I noticed that when I put it in the fridge and took it back out that a little bit of water separated out. I assume this is normal... Alice, where are you?
The other attempt I made was with a slow-poached egg. And David Chang explains the slow poached egg in such a way that one can't help but want to make/eat one. I like his instructions too. Phrases like, "be resourceful" or "I thought the crazy Japanese had altered the egg with technology..." always make me smile.
The idea behind the slow-poached egg is kind of brilliant. It's all of the simplicity and elegance that one would expect from the Japanese. They poach the egg IN THE SHELL. How cool is that? The thing is, you have to monitor the temperature of the water bath pretty frequently. Being that I'd never poached an egg before and am still figuring out the nuances to my stove (gas), it was a bit of a gamble. Plus, I didn't do a great job following the directions. Chang says to get the biggest deepest pot I have with water. What Mr. Chang doesn't know is that I have a HUGE restaurant size pot that a friend of mine (ex-chef) gave me as a house-warming gift when I moved into a house owned by... a chef. So, my brain had this mental image of a GIANT water bath with a single egg in it. Not really eco-considerate. Plus, I didn't want to spend forever waiting for the water to boil.
I chose a much smaller pot (2-qt sauce pan) and added just enough water to cover the 2 eggs I was willing to gamble with. I made a little square out of tin foil to act as a buffer from direct contact with bottom of the pot (where it's hottest). I used my new insta-read thermometer to try and maintain a balmy 140-145° F. I had to keep adding ice cubes to bring down the water temperature, even though the burner was on low. Chang describes it as a warm bath, but that was pretty damn hot to me. I am very sensitive (sniffle). I was starting to see why a larger pot might have been a better idea though... too hot = no poached egg.

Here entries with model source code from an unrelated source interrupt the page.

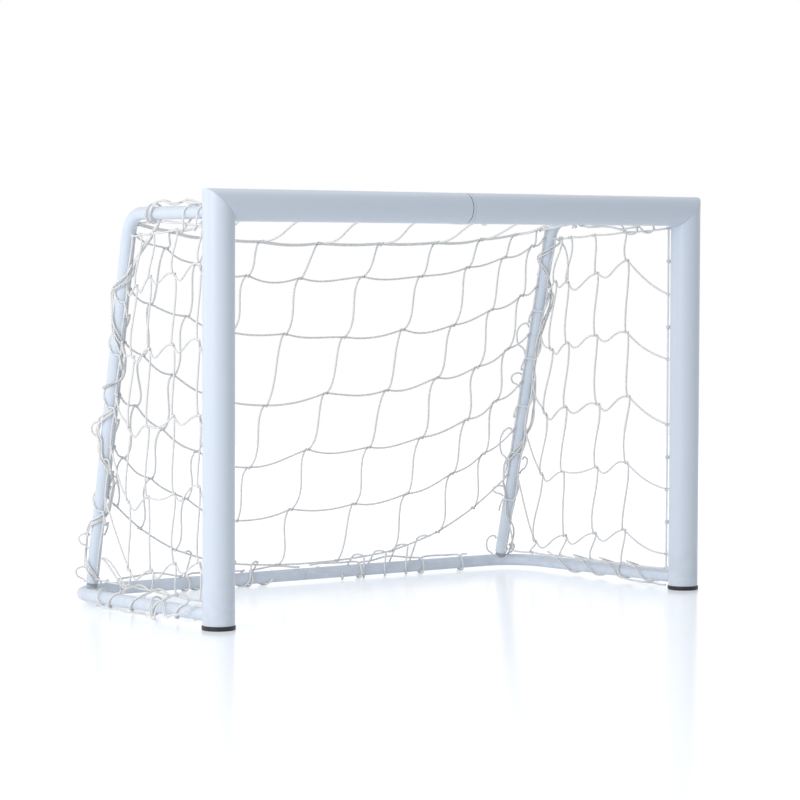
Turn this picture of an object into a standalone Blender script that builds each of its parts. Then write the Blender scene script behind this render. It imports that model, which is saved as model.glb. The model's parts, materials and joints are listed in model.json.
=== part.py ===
"""Mini soccer goal: a white tube frame that plugs together, with a knotted net.

Left and right are those of someone who stands in front of the goal and looks into it.
+X runs to the right, +Y to the back and +Z up. The origin lies on the ground, at the
middle of the goal's width and depth. All sizes are in metres.
"""

import math
import random

import bmesh
import bpy
from mathutils import Matrix, Vector

# Front frame
GOAL_WIDTH = 1.200              # over the outsides of the posts
GOAL_HEIGHT = 0.808             # ground to the top of the crossbar
FRAME_TUBE = 0.060              # outside diameter of posts and crossbar
FRAME_WALL = 0.0012
FRAME_SIDES = 24

# Rear frame
REAR_TUBE = 0.025               # outside diameter of the ground frame and the stanchions
REAR_WALL = 0.0012
REAR_SIDES = 16
GROUND_DEPTH = 0.5515           # post axis to rear bar axis
GROUND_BEND = 0.085             # radius of the ground frame's corners, at the tube's axis
SIDE_BAR_HEIGHT = 0.0240        # side bar's axis where it meets the post
TOP_DEPTH = 0.3775              # post plane to where top bar and stanchion would cross
TOP_BEND = 0.055
TOP_DROP = 0.012                # top bar's axis below the crossbar's axis
TOP_INSET = 0.041               # top bar's axis inward of the post's axis
FOOT_INSET = 0.051              # stanchion's foot inward of the post's axis
BEND_STEPS = 6
FOOT_GAP = 0.0022               # dark line between a stanchion's foot and the ground frame

# Joints between the tubes
SEAT_GAP = 0.0003               # between faces that touch
SLIDE_GAP = 0.0003              # round a tube that slides in another
SPIGOT_WALL = 0.0015
SPIGOT_REACH = 0.068            # how far a spigot reaches into its tube
FOOT_SPIGOT_REACH = 0.050
SLEEVE_REACH = 0.080            # crossbar sleeve, each side of its collar
REAR_SLEEVE_REACH = 0.060
COLLAR_WIDTH = 0.006            # flush ring that shows at a sleeve's middle

# Snap buttons
BUTTON_RADIUS = 0.0048          # on the crossbar
BUTTON_RISE = 0.0030
SMALL_BUTTON_RADIUS = 0.0038    # on the 25 mm tubes
SMALL_BUTTON_RISE = 0.0025
BUTTON_CLEARANCE = 0.0003
FLANGE_LIP = 0.0018             # flange beyond the button's shank
FLANGE_THICK = 0.0012
BUTTON_DOME = 0.0019            # height of the rounded end
BUTTON_DOME_ANGLES = (0, math.radians(35), math.radians(65))
BUTTON_SIDES = 12
CROSSBAR_BUTTON_X = 0.045
REAR_BUTTON_X = 0.035
BUTTON_FROM_END = 0.050         # from the tube's end to its button
LEAF_THICK = 0.0008
LEAF_WIDTH = 0.0060
LEAF_TIP = 0.0055               # leaf beyond the button's axis
LEAF_BEND = 0.0030              # radius of the fold between the two leaves
LEAF_BEND_STEPS = 4
CROSSBAR_LEAF_REACH = 0.055     # from the button's axis to the fold
LEAF_REACH = 0.026

# Foot caps
CAP_LIP = 0.0015                # flange beyond the post
CAP_THICK = 0.0080
CAP_EDGE = 0.0020               # rounding of the flange's lower edge
CAP_CHAMFER = 0.0008            # on the flange's upper edge
CAP_FLOOR = 0.0040              # under the hollow of the plug
CAP_PLUG = 0.024                # height of the plug inside the post
CAP_PLUG_WALL = 0.0025
CAP_LEAD = 0.0010               # taper at the plug's upper end
CAP_RIB = 0.0007                # ribs that grip the tube
CAP_RIB_HEIGHTS = (0.0085, 0.0180)  # above the flange

# Net
CORD_RADIUS = 0.0015
KNOT_HALF = 0.0020              # half the width of a knot
NET_COLUMNS = 10                # gaps across the back and the top
NET_ROWS = 6                    # gaps down the back and the sides
TOP_ROWS = 2
SIDE_COLUMNS = 5
EDGE_STANDOFF = 0.0165          # net's edge cord from the axis of the tube that it is laced to
COLUMN_SPREAD = 1.505           # half the slack net's own width, over half the width it hangs in
COLUMN_LEAN = 0.152             # the columns' way to the left over half the net's height, likewise
GATHER = 1.18                   # how fast slack columns crowd towards a stanchion; less is faster
ROW_GAP = 0.120                 # between the back's rows, at its middle
FREE_EDGE = 0.709               # height of the back's upper edge, at its middle
EDGE_RISE = 0.022               # upper edge's ends above the straight part of the stanchions
BACK_FOOT = 0.205               # height at which the back's lowest row meets the stanchions
ROW_CLIMB = 3                   # power by which a row climbs towards the stanchions
BACK_BILLOW = 0.012             # how far the back net stands out at its middle
SLACK_DIP = 0.042               # how much lower its lower rows hang at one place left of the middle
SLACK_SHARE = -0.39             # that place, as a share of the net's half width
SLACK_WIDTH = 0.22              # and how wide the dip is, likewise
SIDE_FIRST = {"left": 0.100, "right": 0.155}  # post's axis to the side net's first column
SIDE_COLUMN_GAP = 0.095
SIDE_GATHER = 0.10
SIDE_TOP_ROW = 0.672            # height of the side net's first row, at its first column
SIDE_ROW_GAP = 0.140
SIDE_DIP = 0.070                # how much lower the upper rows meet the post than their first column
SIDE_DROP = 0.050               # how much lower a row ends near the stanchion than it starts
SIDE_BILLOW = 0.010
TOP_SAG = 0.012
STRAND_SAG = 0.008              # droop of one strand between two knots
STRAND_BOW = 0.005              # sideways bow of an upright strand
KNOT_DRIFT = 0.006              # how far a knot strays from its even place
PANEL_SEAM = 0.0062             # top net's free edge in front of the back net's
PANEL_STEP = 0.0021             # and above it
SIDE_PANEL_DROP = 0.022         # side net's upper edge below the top bar's axis
NET_BOTTOM = 0.042              # height of the net's lower edge

# Lacing
LACE_GAP = 0.0006
LACE_SIDES = 4
BELT_SAMPLES = 360              # directions in which a turn's outline is looked up
GAP_SAMPLES = 4                 # points on each stretch of a cord whose gap is measured
GAP_SKIP = 0.009                # length of cord next to a point that its gap leaves out
TUBE_STEP = math.radians(50)    # at most this between a turn's points on the tube
EDGE_STEPS = 2                  # steps of a turn round an edge cord
EDGE_ARC = math.radians(120)    # about the share of a turn that lies on an edge cord
GROUND_TURNS = 4
TOP_TURNS = 2
REAR_TURNS = 4                  # on each half of the rear bar
LACE_TRIES = 20                 # places tried for each cord along its tube
LACE_FROM_POST = 0.030          # first turn's least distance from where a bar leaves its spigot
REAR_LACE_FROM = 0.050          # rear lacing, from the rear bar's middle
REAR_LACE_TO = 0.330
GROUND_FLAT = 0.0003            # flat worn under the rear lacing, where it stands on the ground

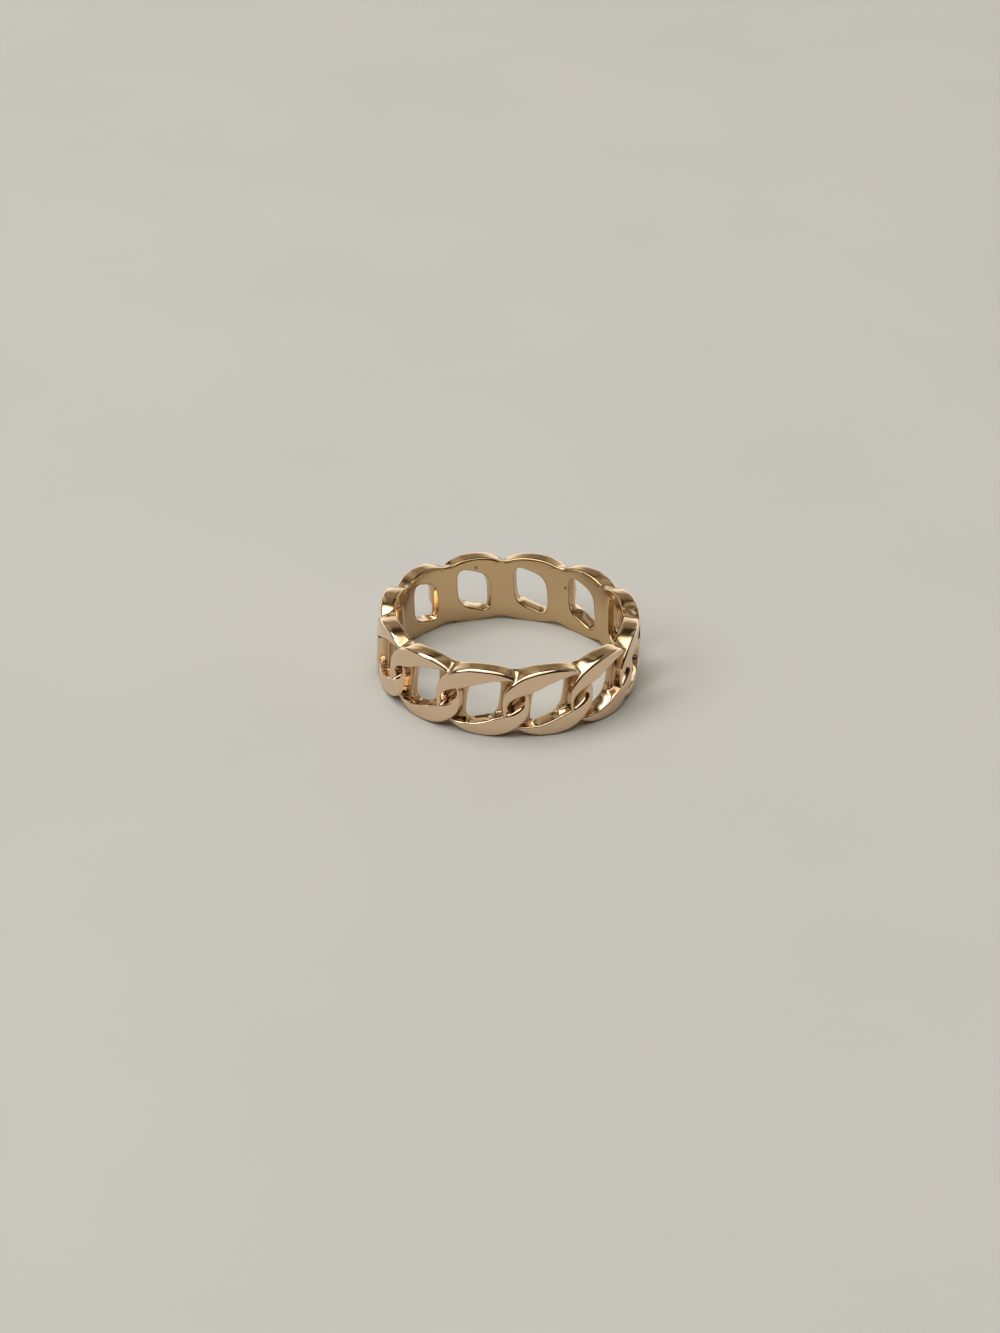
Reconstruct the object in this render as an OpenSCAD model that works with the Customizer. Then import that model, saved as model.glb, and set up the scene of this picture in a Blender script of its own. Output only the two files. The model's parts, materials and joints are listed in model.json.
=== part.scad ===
// Chain link ring: a finger ring cast in one piece as an endless row of interlocked curb links.
// Millimetres. The finger hole runs along Z, and z = 0 is the middle of the band's height.
// Seen from outside with Z up, each link leans to the right: its upper left and lower right
// stand high and its other two corners dive under the next link.

/* [Band] */
// Diameter of the finger hole
bore_d = 17.3; // [15:0.1:21]
// Radial thickness of the band at the top of its links
band_t = 1.43; // [1.2:0.01:1.8]
// Height of the band at the crowns of its links
band_h = 5.5; // [4.8:0.1:6.4]
// Radius of the rounded outer edges, at the crowns
edge_r = 0.25; // [0.1:0.05:0.4]
// Number of links round the band
link_count = 12; // [11:1:13]

/* [Links] */
// How far the end of a link reaches past the middle of its crossing with the next
link_reach = 0.96; // [0.8:0.02:1.1]
// Width of a link's bar at its high end, measured at the middle of the link
bar_w = 1.22; // [1.1:0.02:1.5]
// Width of a link's rounded end
end_w = 0.3; // [0.2:0.02:0.5]
// Angle by which the hole of a link leans
lean = 18; // [12:1:20]
// How far the face of a link dives from its high end to the next crossing
dive = 0.22; // [0.1:0.01:0.4]

/* [Windows] */
// Height of a window in the middle
window_h = 3.34; // [3:0.02:3.6]
// Width of the plate between two windows, along the bore
bridge_w = 2; // [1.8:0.05:2.5]
// Angle by which the sides of a window lean
side_lean = 5; // [2:1:12]
// Thickness of the plate behind the links, where they cross
plate_t = 0.65; // [0.5:0.01:0.8]

/* [Hidden] */

bore_r = bore_d / 2;
outer_r = bore_r + band_t;
plate_r = bore_r + plate_t;
pitch_angle = 360 / link_count;

// Half length and half height of a link's outline, seen along its own radius
link_half_l = outer_r * sin(pitch_angle / 2) + link_reach;
link_half_h = band_h / 2;
// Exponents of the rounded outlines: 2 is an ellipse, and more is squarer
link_squareness = 2.3;
hole_squareness = 3.3;
window_squareness = 3.6;
// Half length and half height of a link's hole, in its leaning frame
hole_half_l = link_half_l - end_w;
hole_half_h = (link_half_h - bar_w) * cos(lean);
// The plate's edge lies inside the bars by this share of the link's outline
plate_share = 0.95;
// Half width of a window, halfway through the band
window_half_w = (bore_r * pitch_angle * PI / 180 - bridge_w) / 2 * (bore_r + outer_r) / 2 / bore_r;

// The face of a half link is a cylinder that touches the outer one at the link's high end
high_angle = asin(link_half_l / outer_r);
face_shift = dive / (1 - cos(high_angle + pitch_angle / 2));
face_r = outer_r - face_shift;
// The two halves of a link meet along a line that climbs at this angle, so that the tip of each
// high end runs into the face of the link that it hooks over
split_angle = 20;
half_overlap = 0.05; // how far the two halves run into one another

through = 1; // how far a cut runs past what it cuts
$fn = 96;

// A rounded outline, whose level lines climb by the angle rise and whose upright lines lean
// by the angle fall
function rounded_outline(half_l, half_h, squareness, rise = 0, fall = 0, count = 36) = [
    for (i = [0 : count - 1])
        let (
            t = 360 * (i + 0.5) / count,
            u = half_l * sign(cos(t)) * pow(abs(cos(t)), 2 / squareness),
            v = half_h * sign(sin(t)) * pow(abs(sin(t)), 2 / squareness)
        )
            [u + v * tan(fall), v + u * tan(rise)]
];

// Stands a flat outline in the band's wall: its x runs round the band and its y up
module wall(from_r, to_r) {
    rotate([90, 0, 90])
        translate([0, 0, from_r])
            linear_extrude(to_r - from_r)
                children();
}

module link_outline() {
    polygon(rounded_outline(link_half_l, link_half_h, link_squareness));
}

module link_hole() {
    rotate(lean)
        polygon(rounded_outline(hole_half_l, hole_half_h, hole_squareness));
}

module window() {
    wall(bore_r - through, outer_r + through)
        polygon(rounded_outline(window_half_w, window_h / 2, window_squareness, lean, side_lean));
}

// The upper half of a link's face, with its high end on the left
module upper_face() {
    intersection() {
        rotate(-high_angle)
            translate([face_shift, 0, 0])
                cylinder(r = face_r, h = band_h + 2 * through, center = true);
        wall(0, outer_r + through)
            rotate(split_angle)
                translate([-2 * link_half_l, -half_overlap])
                    square([4 * link_half_l, band_h]);
    }
}

module link_face() {
    upper_face();
    rotate([180, 0, 0])
        upper_face();
}

module link() {
    intersection() {
        wall(bore_r - through, outer_r + through)
            difference() {
                link_outline();
                link_hole();
            }
        link_face();
    }
}

module plate() {
    intersection() {
        wall(bore_r - through, outer_r + through)
            scale(plate_share)
                link_outline();
        cylinder(r = plate_r, h = band_h, center = true);
    }
}

// The outside that the whole band is turned to, with its two edges rounded
module turned_outside() {
    straight_h = band_h - 2 * edge_r;
    cylinder(r = outer_r, h = straight_h, center = true);
    cylinder(r = outer_r - edge_r, h = band_h, center = true);
    for (side = [-1, 1])
        translate([0, 0, side * straight_h / 2])
            rotate_extrude()
                translate([outer_r - edge_r, 0])
                    circle(r = edge_r);
}

module round_the_band() {
    for (i = [0 : link_count - 1])
        rotate((i + 0.5) * pitch_angle)
            children();
}

module link_band() {
    color("#c9a27a")
        difference() {
            intersection() {
                round_the_band() {
                    link();
                    plate();
                }
                turned_outside();
            }
            round_the_band()
                window();
            cylinder(r = bore_r, h = band_h + 2 * through, center = true);
        }
}

link_band();
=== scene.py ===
# %% [markdown]
# # A chain link ring, as polished metal
#
# The real object is a finger ring cast in one piece. It looks like an endless chain of twelve
# leaning curb links, but the links are fused: only their faces and edges are modelled, and
# twelve windows go right through the band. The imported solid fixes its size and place. This
# lesson gives it its looks: worn round edges, faces that dive under one another, the metal,
# and the pale table and soft light that the metal reflects.
#
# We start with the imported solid, and keep its box so that the finished ring can be held to it.

# %% Load the frame
import json
import math

import bmesh
import bpy
import numpy as np
from mathutils import Matrix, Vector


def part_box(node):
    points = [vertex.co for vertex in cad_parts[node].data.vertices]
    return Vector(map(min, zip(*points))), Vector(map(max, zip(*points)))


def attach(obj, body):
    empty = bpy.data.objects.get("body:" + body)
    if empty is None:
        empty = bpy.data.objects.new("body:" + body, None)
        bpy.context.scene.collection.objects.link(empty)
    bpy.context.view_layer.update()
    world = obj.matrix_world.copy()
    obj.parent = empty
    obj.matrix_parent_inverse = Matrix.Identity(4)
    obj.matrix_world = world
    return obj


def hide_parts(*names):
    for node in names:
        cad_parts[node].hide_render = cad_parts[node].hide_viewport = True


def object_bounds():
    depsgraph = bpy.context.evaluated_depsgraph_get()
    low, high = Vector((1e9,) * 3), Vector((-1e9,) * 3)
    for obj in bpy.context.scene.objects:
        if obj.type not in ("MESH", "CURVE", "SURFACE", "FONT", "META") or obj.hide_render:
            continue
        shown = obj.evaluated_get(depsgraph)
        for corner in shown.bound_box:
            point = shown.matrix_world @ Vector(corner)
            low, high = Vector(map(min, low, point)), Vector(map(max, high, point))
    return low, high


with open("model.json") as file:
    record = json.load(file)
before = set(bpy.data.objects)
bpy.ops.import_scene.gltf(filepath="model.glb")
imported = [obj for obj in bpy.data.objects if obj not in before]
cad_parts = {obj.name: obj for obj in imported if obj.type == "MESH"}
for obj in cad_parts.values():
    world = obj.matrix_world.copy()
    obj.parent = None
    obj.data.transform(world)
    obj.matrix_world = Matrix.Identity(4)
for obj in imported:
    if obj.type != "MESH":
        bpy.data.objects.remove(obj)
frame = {"nodes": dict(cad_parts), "record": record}
cad_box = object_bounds()
print("packed nodes:", sorted(frame["nodes"]))

# %% [markdown]
# ## Sizes
#
# Everything below is worked out in millimetres, and turned into metres when a mesh is made.
# The finger hole's radius comes from the record's bore, and the band's outer radius and half
# height from the solid's box, so the two models can't drift apart. The rest are the sizes of one
# link. Its plan is drawn as if we looked at it along its own radius: x runs round the band at the
# outer face and z runs up the finger hole. Neighbouring links meet in notches at the band's top
# and bottom edges.

# %% Sizes of the band and of one link
MM = 0.001
LINKS = 12
PITCH = 2 * math.pi / LINKS
HALF_PITCH = PITCH / 2

bore = next(m for m in frame["record"]["mounts"] if m["name"] == "finger_bore")
BORE_R = bore["dims"]["r_mm"]
band_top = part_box("link_band")[1]
RIPPLE = 0.012                       # how uneven the polished faces are
OUTER_R = band_top.x / MM - RIPPLE
HALF_H = band_top.z / MM
PLATE_T = 0.65                       # thickness of the plate behind the links

NOTCH_X = OUTER_R * math.sin(HALF_PITCH)      # from a link's middle to the notch beside it
LINK_REACH = 0.96                    # how far a link's end reaches past the notch
LINK_HALF_L = NOTCH_X + LINK_REACH
END_W = 0.3                          # width of a link's bar at its rounded end
BAR_W = 1.22                         # and at the middle of the link
LEAN = math.radians(18)              # by which the hole of a link leans
WINDOW_HALF_W = 1.36
WINDOW_HALF_H = 1.67
WINDOW_LEAN = math.radians(5)        # by which a window's upright sides lean
LINK_SQUARENESS = 2.3                # powers of the rounded outlines: 2 is an ellipse
HOLE_SQUARENESS = 3.3
WINDOW_SQUARENESS = 3.6
print(f"bore {BORE_R:.2f}, outside {OUTER_R:.2f}, half height {HALF_H:.2f} mm")

# %% [markdown]
# ## Rounded outlines
#
# A link, its hole and a window are all rounded quadrilaterals. One family of curves draws all
# three: the superellipse, |u / half length| to a power plus |v / half height| to the same power
# equals one. Power 2 is an ellipse, and a higher power is squarer. The two axes may be turned or
# sheared, which gives the lean. An outline here can do two things: give points on itself, and
# tell how deep inside it a place lies. The depth is what lets us round an edge later.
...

Eventually, after 45 minutes, I cracked open one of my two eggs and found... that it wasn't quite done. WTF? Here I was worried that it was too hot, but the egg white was too runny and the yolk was basically uncooked. I threw it away. BUT, I saved the second egg for today.
This morning in the wee hours of the dawn, with the guidance and help of the elusive Dairy Fairy, I cranked up the same pot of water, plopped the egg in and 3 minutes later, pulled out an egg-ceptionally well poached egg. I dipped some day old bread in it, sprinkled some salt, thanked the dairy fairy, and found the egg to be most delicious. I found delight in cracking what looks like a raw egg and finding an awesome poached egg sliding out into the bowl. You still have to separate out a little bit of the egg white that doesn't congeal, but it's fun to use slip the egg back and forth to the piece of shell before the egg ends up in a bowl or in a meal.
Dearest Dairy Fairy,
Thank you for not giving me salmonella. And thank you for turning my heavy cream into crème fraîche. Now I get to use all sorts of cool accent symbols when I type. And I need to think of some dishes to use with the crème fraîche. You're the best Dairy Fairy!